Segundo este modelo urbanístico, além das instalações administrativas e religiosas, não havia como manter uma cidade sem que houvesse uma fonte regular de abastecimento de água. Por isso, a construção de um chafariz como a da Fonte do Itajuru, ligada ao núcleo de povoação existente, exigia uma “passagem” de um ponto a outro. Não custa lembrar que no caso do Rio de Janeiro, o famoso chafariz do Mestre Valentim, na Praça XV de Novembro, atendia às mesmas funções, abastecer populações que iam buscar água potável mesmo em canoas. A Baía de Guanabara, tal como o Canal de Cabo Frio eram assim, “passagens” para o abastecimento de água uma das rotinas mais comuns das cidades coloniais. A outra rotina era cortar e rachar lenha.
Sem água e sem lenha, nenhuma cidade poderia sequer pensar em funcionar. Os carregadores de água e de lenha andavam para lá e para cá, como formigas atarefadas. E claro, tanto no Rio de Janeiro, quanto na diminuta Cabo Frio da época, isso era feito por escravos. Cidades como o Rio de Janeiro do século XVII e início do século XIX, eram cidades escravistas,por quê sem a mão de obra escrava, ela simplesmente iria entrar em colapso. Ou seja, o escravo era a infraestrutura básica da cidade, tal como hoje as rodovias e a malha ferroviária constituem esta infraestrutura nas cidades capitalistas.
Apesar de ser muito menor em população, a dependência da escravidão em Cabo Frio não era menor, muito pelo contrário. Só para termos uma ideia, na década de 1870, a Corte do Rio de Janeiro possuía uma população de 17% de escravos, segundo os dados do Censo de 1872. Cabo Frio, pelos dados da mesma fonte possuía uma população escrava correspondente a 30% de todos os seus habitantes. O que isso significava? Em 1870, o Rio de Janeiro, que foi por muitos anos a maior cidade escravista das Américas, já tinha deixado de ser uma cidade escravista para se tornar uma “cidade com escravos”. Onde antes havia o escravo de ganho a fazer toda sorte de serviços para a cidade manter-se viva, havia cada vez mais, a figura do imigrante livre.

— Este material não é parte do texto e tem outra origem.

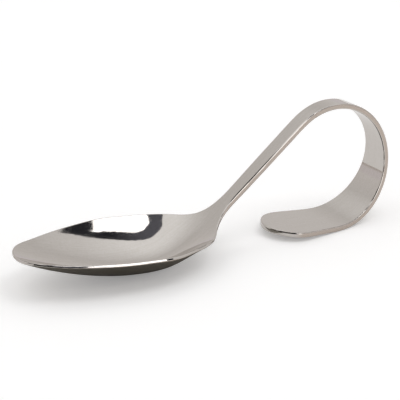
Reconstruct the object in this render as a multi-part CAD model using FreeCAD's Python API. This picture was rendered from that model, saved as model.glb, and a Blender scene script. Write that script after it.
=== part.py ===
import FreeCAD, Part
import math
import os

Vector = FreeCAD.Vector
Vector2d = FreeCAD.Base.Vector2d

# A tasting spoon with a curled handle, pressed and bent from one piece of stainless steel strip.
# It is described as a flat blank and what forming does to it:
#   run        distance along the centre line of the upper face, from the bowl's tip to the handle's end
#   side       distance to one side of that centre line
# The centre line is a chain of straights and arcs in the XZ plane, blended where they meet.
# The bowl is a trough whose sides curve up from the centre line and fade out along the neck.

# Bowl, in millimetres and degrees
bowl_length = 69.0
bowl_width = 39.3
tip_angle = -27.6
front_angle = -19.9
floor_angle = -13.1
back_angle = -1.9
shoulder_angle = 25.2
trough_tip_radius = 17.75
trough_back_radius = 22.0
trough_fade_start = 52.0
trough_fade_end = 84.0

# Handle, in millimetres and degrees
neck_length = 16.4
shank_length = 41.9
shank_angle = 38.2
shank_width = 5.84
loop_radius = 21.4
foot_length = 23.5
foot_angle = 5.1
foot_width = 21.2
foot_end_length = 14.0

# Sheet, in millimetres
tip_thickness = 0.85
bowl_thickness = 1.05
shoulder_thickness = 0.7
handle_thickness = 1.85
bowl_edge_radius = 0.28
handle_edge_radius = 0.5
bend_blend = 6.0

# Runs between which the sheet goes from one thickness to the next, in millimetres
front_change_end = 30.0
back_change_start = 40.0
back_change_end = 64.0
neck_change_start = 68.0
neck_change_end = 88.0

# Spacing of the stations that the faces are laid through, in millimetres
run_step = 2.5
side_step = 2.0
outline_step = 4.0
spare_spans = 4

# Places along the bowl where its angles hold, as shares of its length
ANGLE_STATIONS = (0.0, 0.2, 0.42, 0.64, 0.84)
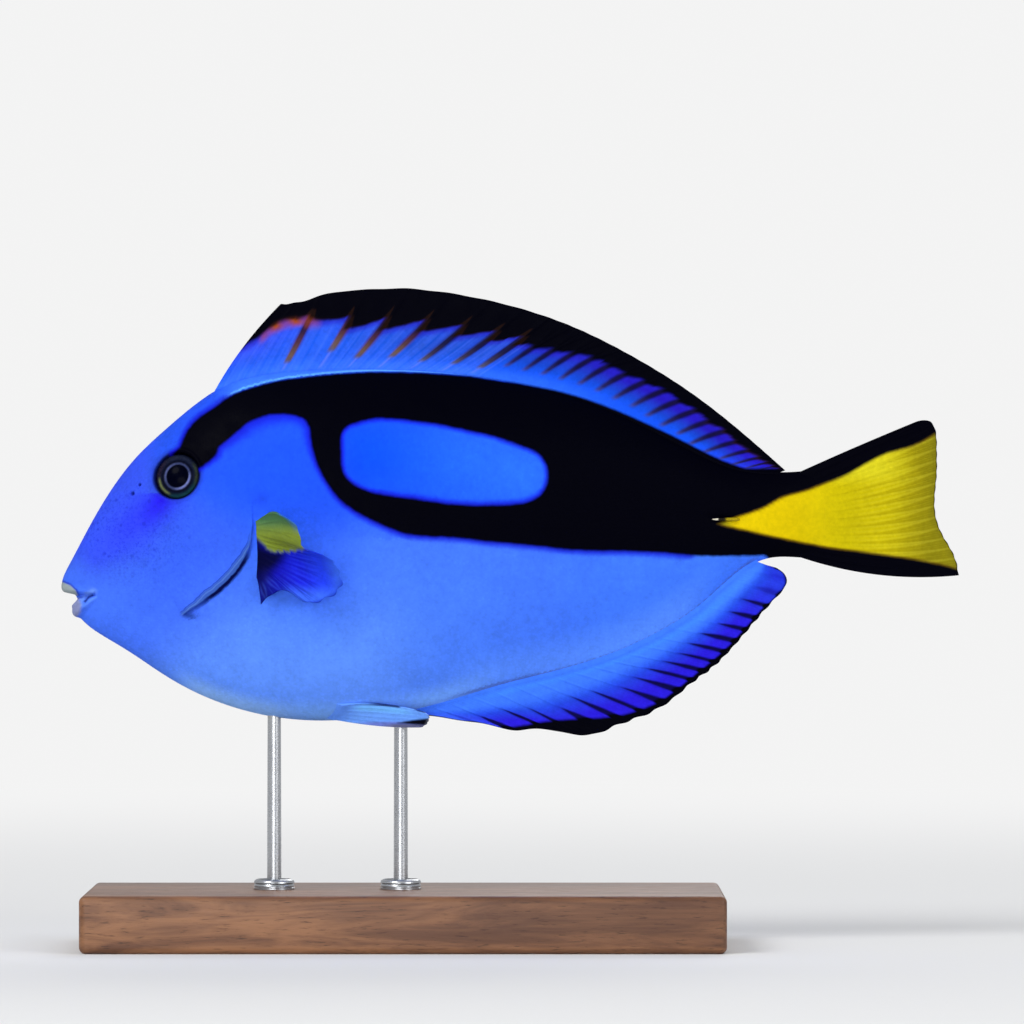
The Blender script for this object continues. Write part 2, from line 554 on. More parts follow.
def rgba(colour):
    return (*linear(colour), 1.0)


def fish_material(name, fin, grain_height, edge_noise, speckle):
    """The fish's own finish: its paint with mottling and speckle, the black marking with a soft, slightly
    uneven edge, and fine scales, or fine lines along the rays on a fin."""
    n = Nodes(name)
    n.surface(specular=0.018)
    where = n.place()
    shade = n.times(n.spread(n.noise(where, 110.0, 5.0, 0.65), 0.3, 0.7, 0.93, 1.07, False),
                    n.spread(n.noise(where, 1300.0, 2.0, 0.6), 0.3, 0.7, 1 - speckle, 1 + speckle, False))
    shade = n.times(shade, n.spread(n.noise(where, 620.0, 3.0, 0.6), 0.3, 0.7, 0.94, 1.06, False))
    colour = n.shaded(n.attribute("paint", "Color"), shade)
    wander = n.times(n.math("SUBTRACT", n.noise(where, 420.0, 3.0), 0.5), edge_noise)
    depth = n.math("ADD", n.attribute("black"), wander)
    if fin:
        lines = n.times(n.attribute("ray_grain"), 0.8)
        strength, height = 0.35, n.math("ADD", lines, n.times(n.noise(where, 2400.0, 2.0), 0.4))
    else:
        colour = freckles(n, where, gill_edges(n, where, colour))
        halo = n.attribute("halo")
        near = n.spread(depth, n.math("MULTIPLY_ADD", halo, -4.0, -0.5), -0.3, 0.0, 0.85)
        colour = n.mix(n.times(near, n.spread(halo, 0.0, 0.3)), colour, rgba(DEEP_BLUE))
        scales = n.cells(n.stretched(where, (0.8, 1.0, 1.15)), 1 / BUMP_SCALE_SIZE)
        strength, height = 0.5, n.math("SUBTRACT", n.times(n.noise(where, 3000.0, 2.0), 0.35), scales)
    colour = n.mix(n.spread(depth, -0.62, 0.36), colour, rgba(BLACK))
    roughness = n.spread(n.noise(where, 260.0, 3.0), 0.3, 0.7, 0.42, 0.56, False)
    return n.finish(colour, roughness, height, strength, grain_height)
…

Não era o caso, ainda, de Cabo Frio. Aqui, a escravidão ainda era uma realidade muito forte, traduzida na vida cotidiana da cidade. A igrejinha de São Benedito que hoje permanece de portas fechadas era também sede da devoção destes “carregadores de água e cortadores de lenha”. Em uma cidade como esta, assim como em tantas outras do Brasil da época, fazer parte de uma “irmandade de homens pretos”, como assim era chamada na época, as irmandades de escravos era condição fundamental para conseguir comprar a liberdade.
Em quase todas as cidades brasileiras onde há uma igreja de Nossa Senhora do Rosário ou de São Benedito houve ali também a presença de irmandades de homens pretos e com elas, a criação de redes de mútuo socorro destinadas fundamentalmente à assistência ealforria.
Seria muito interessante se todos os eventuais frequentadores do espaço da Passagem de hoje soubessem um pouco das histórias de liberdade que aquela igreja foi testemunha. A porta fechada da igrejinha é uma metáfora bastante elucidativa do tipo de passado que a cidade quer transmitir aos seus moradores e aos eventuais turistas. É como se aquelas portas trancadas representassem algo que no fundo não interessa que se saiba.
Toda vez que eu passo por ali, o que mais me chama atenção não são os frequentadores a conversarem animadamente nas mesas de bar, mas as portas fechadas da igrejinha. Sabe aqueles armários que os nossos pais pedem para que ninguém abra, mas não explicam o por quê eles estarem trancados? Pois é. Quem sabe um dia, as coisas mudem e quando estiver passando por aqueles cantos, a porta esteja finalmente aberta.